> Stated exercise: Identify each line below containing the string "with" and copy it.

▼▼▼

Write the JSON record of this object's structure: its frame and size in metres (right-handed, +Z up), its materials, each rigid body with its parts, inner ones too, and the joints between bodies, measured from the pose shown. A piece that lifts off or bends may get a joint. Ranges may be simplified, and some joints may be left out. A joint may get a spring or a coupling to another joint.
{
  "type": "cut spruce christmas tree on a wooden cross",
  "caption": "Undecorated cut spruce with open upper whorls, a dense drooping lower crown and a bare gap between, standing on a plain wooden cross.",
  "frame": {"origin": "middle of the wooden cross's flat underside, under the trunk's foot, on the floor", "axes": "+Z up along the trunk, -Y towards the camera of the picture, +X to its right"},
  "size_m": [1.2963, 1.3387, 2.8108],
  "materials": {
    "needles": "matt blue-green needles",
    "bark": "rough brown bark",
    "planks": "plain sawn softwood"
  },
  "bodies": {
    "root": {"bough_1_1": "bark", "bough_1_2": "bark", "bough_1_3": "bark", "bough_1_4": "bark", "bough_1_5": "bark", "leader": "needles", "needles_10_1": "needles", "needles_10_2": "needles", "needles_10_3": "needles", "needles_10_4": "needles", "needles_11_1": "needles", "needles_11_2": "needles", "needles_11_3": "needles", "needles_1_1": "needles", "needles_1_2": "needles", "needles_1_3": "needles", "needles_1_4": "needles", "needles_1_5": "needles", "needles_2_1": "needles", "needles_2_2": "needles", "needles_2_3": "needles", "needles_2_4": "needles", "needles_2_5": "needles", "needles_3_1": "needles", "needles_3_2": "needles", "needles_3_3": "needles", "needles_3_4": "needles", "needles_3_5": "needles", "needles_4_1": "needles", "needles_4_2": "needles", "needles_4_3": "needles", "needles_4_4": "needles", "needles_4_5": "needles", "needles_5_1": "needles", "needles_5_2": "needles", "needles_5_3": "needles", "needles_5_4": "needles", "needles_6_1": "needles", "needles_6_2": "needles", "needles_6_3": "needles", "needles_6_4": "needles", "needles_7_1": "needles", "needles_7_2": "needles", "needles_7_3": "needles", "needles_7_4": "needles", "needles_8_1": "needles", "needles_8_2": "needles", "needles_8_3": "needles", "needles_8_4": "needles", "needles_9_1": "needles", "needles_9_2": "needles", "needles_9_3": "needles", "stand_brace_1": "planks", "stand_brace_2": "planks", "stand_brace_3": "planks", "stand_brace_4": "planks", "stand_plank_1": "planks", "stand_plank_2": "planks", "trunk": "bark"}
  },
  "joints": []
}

▲▲▲

> The reply:
Write the JSON record of this object's structure: its frame and size in metres (right-handed, +Z up), its materials, each rigid body with its parts, inner ones too, and the joints between bodies, measured from the pose shown. A piece that lifts off or bends may get a joint. Ranges may be simplified, and some joints may be left out. A joint may get a spring or a coupling to another joint.
  "caption": "Undecorated cut spruce with open upper whorls, a dense drooping lower crown and a bare gap between, standing on a plain wooden cross.",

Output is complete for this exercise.